Irgendwann bemerkt man auch, dass es ansehnliche Darstellerleistungen geben mag, hervorstechend in erster Linie Rebecca De Mornay als boshaftes Kindermädchen - sofort und ohne Geheimnis wird aufgeklärt: Die führt nichts gutes im Schilde. - De Mornay faszinierend durch abgründiges Spiel und Blicke des Wahnsinns und doch stets punktiert wiederum auf ihre Perfidie. Als schicke Verzierungen daneben noch Julianne Moore und ein ungewohnt agierender Ernie Hudson. Im Mittelteil schleppt man sich zwar inszenatorisch wie auch als Zuschauer, aber darf doch zumindest schmunzeln über die erdachte Naivität der Charaktere, auch wenn dabei des öfteren einige einfallslose Bindungen der Konventionen stören dürften. Verzückend aber wie diese strahlen. Das liebe Kindermädchen entzweit die Familie. Bis dann doch der Hitchcock referiert und das Element des fürchtenden »Verdachts« verwendet wird - der Score kurbelt diesen Prozess an - und schon springt die Spannung wieder im Dreieck. Aber wie erwähnt ohne Überraschung und mit Vorhersehbarkeit - gut inszeniert ist es dennoch - denn ja die heile Welt bröckelte schon zu lang.


Die Wiege gerät ins Schwanken. Das Glashaus zerbricht und die Scherben fallen nicht nur tief, sondern schneiden auch. Die heimtükische Emanzipierte wagt den Versuch der Verführung des schwachen Mannes. Wir erinnern uns an Scorsese. Sie entgegnet nicht umsonst: »Das ist meine Familie!«. - Obessiv. Man denkt nebenher bei diesem Gedankenaustausch an eine Referierung von Hitchcocks Nachbild: De Palma. Naja vielleicht auch nur weil dieser unweigerlich Hitchcock in seinen Film zitierte. Zuletzt greift man dann zum furiosen und over the top-inszenierten Finale, welches meinerseits wieder Hochspannung weckte. Wie bei Marty. Ein letztes, lohnenswertes Gefecht. In der die Angst überwunden wird und die Familie zusammengeschweißt wird - obwohl es etwas abrupt daherkommt.
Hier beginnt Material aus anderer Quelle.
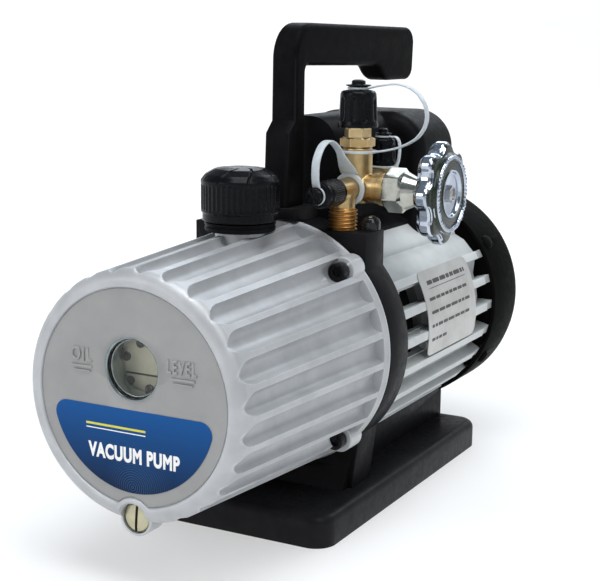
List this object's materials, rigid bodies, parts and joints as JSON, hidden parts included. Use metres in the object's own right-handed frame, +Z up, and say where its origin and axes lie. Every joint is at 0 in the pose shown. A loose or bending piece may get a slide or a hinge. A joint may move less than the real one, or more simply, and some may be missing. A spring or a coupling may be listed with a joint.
{
  "type": "rotary vane vacuum pump",
  "caption": "Oil-sealed rotary vane vacuum pump with a finned oil tank, ribbed motor, brass intake manifold with a handwheel valve, and a carrying handle on a flat base.",
  "frame": {"origin": "under the middle of the base, on the surface that the pump stands on", "axes": "+Z up, +Y from the oil tank's face towards the fan cover, along the shaft; +X to the right seen from the tank"},
  "size_m": [0.1647, 0.357, 0.2752],
  "materials": {
    "black_moulding": "satin moulded",
    "black_casting": "satin black paint",
    "silver_casting": "satin silver paint on a die casting",
    "motor_casting": "satin light silver paint",
    "tank_bolt": "black oxide",
    "decal": "printed film",
    "rating_foil": "printed foil",
    "clear_glass": "clear",
    "chrome_trim": "polished",
    "zinc_plug": "yellow zinc plated",
    "brass_fitting": "turned and lightly oxidised",
    "seal_rubber": "matte",
    "strap": "translucent moulded band",
    "cap_plastic": "moulded",
    "steel_parts": "ground",
    "pump_iron": "oiled",
    "copper_wire": "enamelled copper",
    "dark_bolt": "oiled",
    "handle_grip": "fine textured",
    "rocker": "gloss",
    "capacitor_can": "gloss"
  },
  "bodies": {
    "pump_body": {"base_plate": "black_moulding", "base_screws": "steel_parts", "motor_pedestal": "black_moulding", "oil_tank": "silver_casting", "tank_gasket": "seal_rubber", "tank_bolts": "tank_bolt", "front_decal": "decal", "sight_glass": "clear_glass", "sight_glass_ring": "chrome_trim", "sight_glass_seal": "seal_rubber", "oil_fill_neck": "black_moulding", "oil_cap_seal": "seal_rubber", "mid_flange": "black_casting", "intake_screen": "steel_parts", "first_stage_cylinder": "pump_iron", "intermediate_plate": "pump_iron", "second_stage_cylinder": "pump_iron", "pump_end_plate": "pump_iron", "pump_bolts": "dark_bolt", "oil_splash_cover": "pump_iron", "exhaust_valve": "steel_parts", "shaft_seal": "seal_rubber", "front_bearing": "steel_parts", "rear_bearing": "steel_parts", "stator_core": "steel_parts", "stator_windings": "copper_wire", "rear_end_plate": "motor_casting", "motor_housing": "motor_casting", "rear_cover": "black_moulding", "cover_lugs": "motor_casting", "cover_screws": "dark_bolt", "rating_label": "rating_foil", "capacitor_box": "black_moulding", "run_capacitor": "capacitor_can", "switch_frame": "black_moulding", "power_inlet": "black_moulding", "carry_handle": "handle_grip", "intake_manifold": "brass_fitting", "top_port_adapter": "brass_fitting", "cap_straps": "strap", "valve_bonnet": "chrome_trim", "valve_packing": "seal_rubber"},
    "rotor": {"motor_shaft": "steel_parts", "rotor_core": "steel_parts", "cooling_fan": "black_moulding", "first_stage_rotor": "steel_parts", "second_stage_rotor": "steel_parts", "first_stage_vanes": "capacitor_can", "second_stage_vanes": "capacitor_can", "vane_springs": "steel_parts"},
    "oil_cap": {"oil_fill_cap": "cap_plastic"},
    "drain": {"drain_plug": "zinc_plug", "drain_washer": "seal_rubber"},
    "top_cap": {"top_cap": "cap_plastic"},
    "front_cap": {"front_cap": "cap_plastic"},
    "rear_cap": {"rear_cap": "cap_plastic"},
    "valve_wheel": {"valve_stem": "steel_parts", "handwheel": "chrome_trim"},
    "valve_disc": {"valve_disc": "brass_fitting"},
    "rocker": {"power_rocker": "rocker"}
  },
  "joints": [
    {"name": "shaft_spin", "type": "hinge", "parent": "pump_body", "child": "rotor", "pos_m": [0, 0, 0.0972], "axis": [0, 1, 0], "continuous": true},
    {"name": "oil_cap_turn", "type": "hinge", "parent": "pump_body", "child": "oil_cap", "pos_m": [0, -0.1004, 0.185], "axis": [0, 0, 1], "continuous": true},
    {"name": "drain_plug_turn", "type": "hinge", "parent": "pump_body", "child": "drain", "pos_m": [0, -0.195, 0.0364], "axis": [0, 1, 0], "continuous": true},
    {"name": "top_cap_turn", "type": "hinge", "parent": "pump_body", "child": "top_cap", "pos_m": [0.0346, -0.0304, 0.228], "axis": [0, 0, 1], "continuous": true},
    {"name": "front_cap_turn", "type": "hinge", "parent": "pump_body", "child": "front_cap", "pos_m": [0.0346, -0.068, 0.1843], "axis": [0, -1, 0], "continuous": true},
    {"name": "rear_cap_turn", "type": "hinge", "parent": "pump_body", "child": "rear_cap", "pos_m": [0.0346, 0.0036, 0.2], "axis": [0, 0, 1], "continuous": true},
    {"name": "handwheel_turn", "type": "hinge", "parent": "pump_body", "child": "valve_wheel", "pos_m": [0.08, -0.0304, 0.1843], "axis": [1, 0, 0], "range_deg": [0, 570]},
    {"name": "valve_disc_slide", "type": "slide", "parent": "pump_body", "child": "valve_disc", "axis": [1, 0, 0], "range_m": [0, 0.002]},
    {"name": "power_rocker_tip", "type": "hinge", "parent": "pump_body", "child": "rocker", "pos_m": [-0.019, 0.097, 0.191], "axis": [0, 0, 1], "range_deg": [-11, 0]}
  ],
  "couplings": [
    {"joint": "valve_disc_slide", "follows": "handwheel_turn", "m_per_rad": 0.00019894}
  ]
}
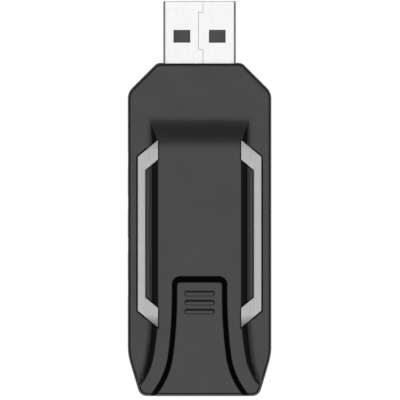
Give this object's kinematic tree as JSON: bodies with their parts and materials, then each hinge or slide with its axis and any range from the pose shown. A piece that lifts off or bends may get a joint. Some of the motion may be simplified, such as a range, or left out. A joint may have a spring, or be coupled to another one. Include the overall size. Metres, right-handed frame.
{
  "type": "wireless controller dongle",
  "caption": "Stick-shaped wireless controller dongle: a fixed plug, a raised flared spine between two bracket light pipes, and a tilting pairing button.",
  "frame": {"origin": "middle of the bottom of the whole part, plug included, lying on its rear face", "axes": "+Z out of the face with the spine and the button, +Y towards the plug's tip, +X across the width"},
  "size_m": [0.0238, 0.0652, 0.0114],
  "materials": {
    "cover_plastic": "fine satin",
    "light_pipe": "milky, satin",
    "plug_steel": "bright nickel",
    "insulator_plastic": "moulded",
    "contact_gold": "gold plated",
    "board_laminate": "solder mask",
    "chip_plastic": "moulded",
    "can_steel": "tin plated",
    "part_ceramic": "fired",
    "lamp_resin": "cast",
    "switch_plastic": "moulded"
  },
  "bodies": {
    "housing": {"front_cover": "cover_plastic", "rear_cover": "cover_plastic", "left_light_pipe": "light_pipe", "right_light_pipe": "light_pipe", "plug_shell": "plug_steel", "plug_insulator": "insulator_plastic", "plug_contact_1": "contact_gold", "plug_contact_2": "contact_gold", "plug_contact_3": "contact_gold", "plug_contact_4": "contact_gold", "circuit_board": "board_laminate", "switch_base": "switch_plastic", "switch_cover": "can_steel", "switch_dome": "can_steel", "switch_terminals": "can_steel", "left_front_lamp": "lamp_resin", "right_front_lamp": "lamp_resin", "left_rear_lamp": "lamp_resin", "right_rear_lamp": "lamp_resin", "controller_chip": "chip_plastic", "memory_chip": "chip_plastic", "clock_crystal": "can_steel", "voltage_regulator": "chip_plastic", "power_inductor": "chip_plastic", "radio_chip": "chip_plastic", "radio_shield": "can_steel", "chip_antenna": "part_ceramic", "capacitors": "part_ceramic", "resistors": "chip_plastic"},
    "button": {"pairing_button": "cover_plastic"},
    "plunger": {"switch_plunger": "switch_plastic"}
  },
  "joints": [
    {"name": "button_tilt", "type": "hinge", "parent": "housing", "child": "button", "pos_m": [0, -0.03, 0.00895], "axis": [-1, 0, 0], "range_deg": [0, 1.1], "stiffness_Nm_per_rad": 0.02, "springref_deg": -0.57},
    {"name": "plunger_travel", "type": "slide", "parent": "housing", "child": "plunger", "axis": [0, 0, 1], "range_m": [-0.00025, 0]}
  ],
  "couplings": [
    {"joint": "plunger_travel", "follows": "button_tilt", "m_per_rad": -0.01282}
  ]
}
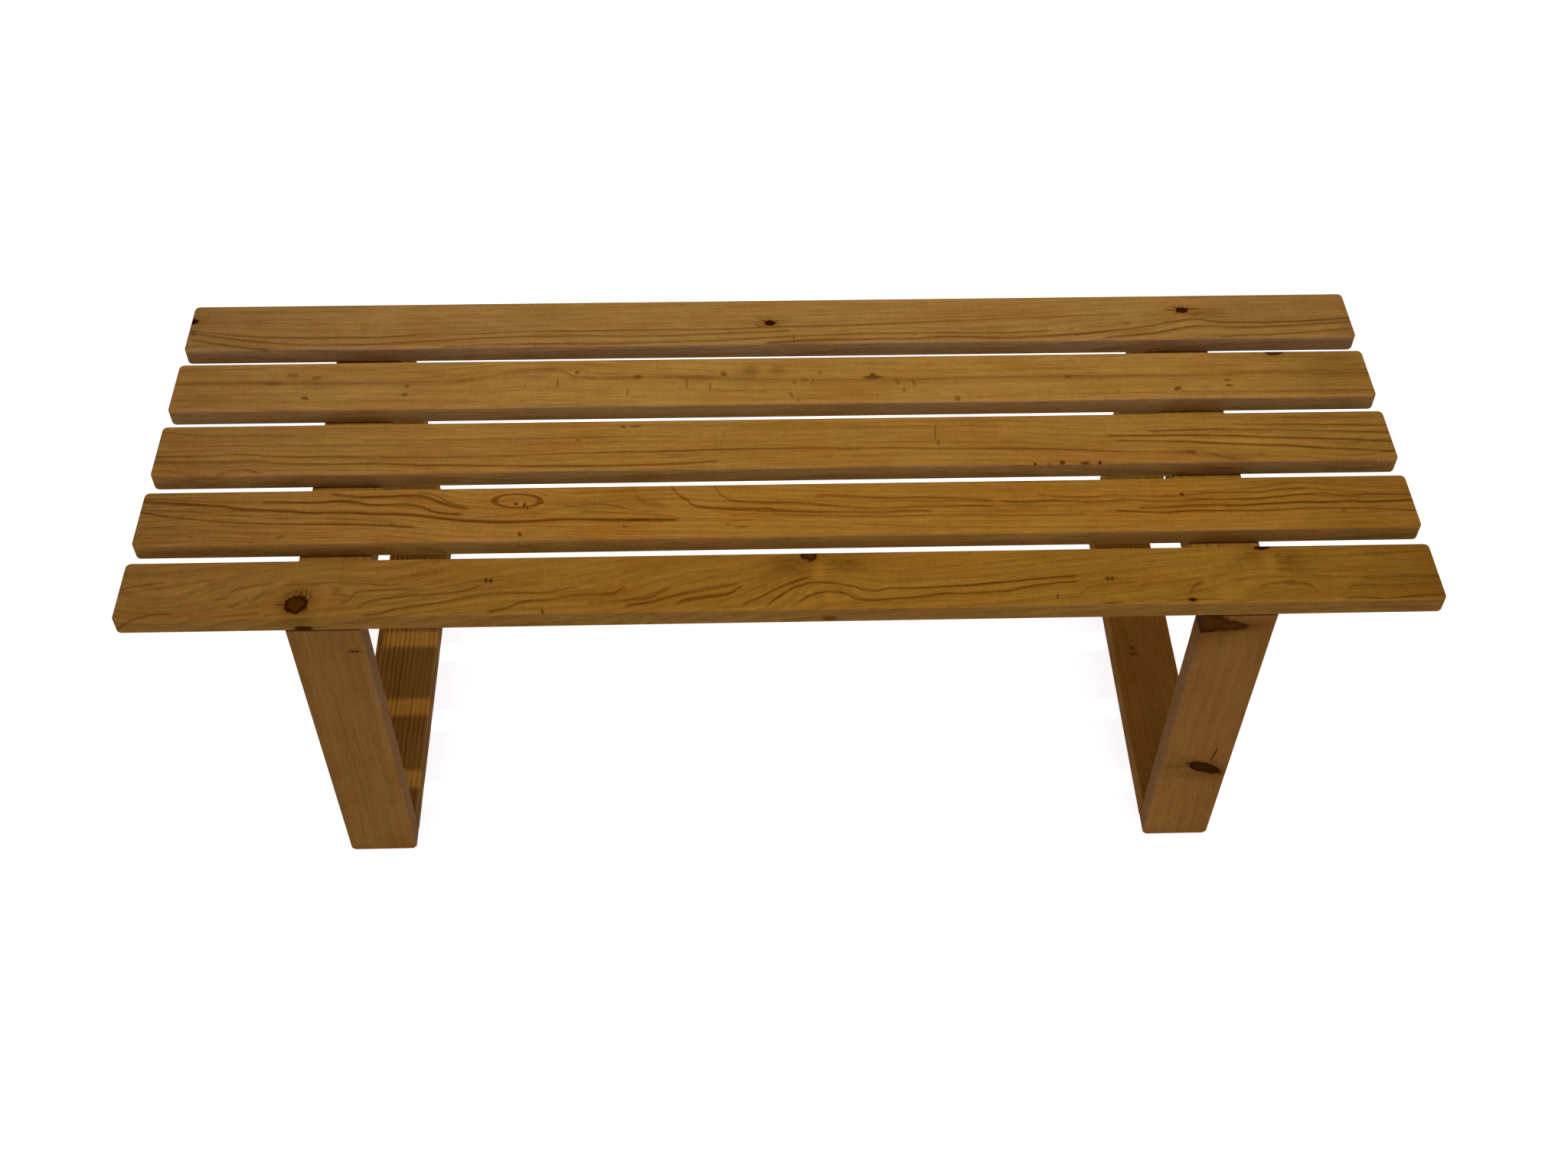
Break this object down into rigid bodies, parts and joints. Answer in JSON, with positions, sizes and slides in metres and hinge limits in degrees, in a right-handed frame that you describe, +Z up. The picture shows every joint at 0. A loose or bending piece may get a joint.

Jedoch, ob es einen überraschen mag oder nicht: Hanson definierte selbst mit mancherlei Konvention, doch beweist allein eine Referenzfolge der Serie »Simpons« die Gewichtung des Werkes und wenn wir ehrlich sein mögen, kennen wir dabei doch auch unzählige Nachfolger und Nachahmer, die sich dieser Idee annahmen. Große Neordnungen in jener Hinsicht mag Hansons Film zwar auch nicht bilden, immerhin einige Konventionen schnürren und trotzdem Spannung bieten mit referierenden Motiven. Bis man dann bemerkt Hansons »Die Hand an der Wiege« ist eine Hommage an Hitchcock. Faszinierend, dachte ich und war zufrieden.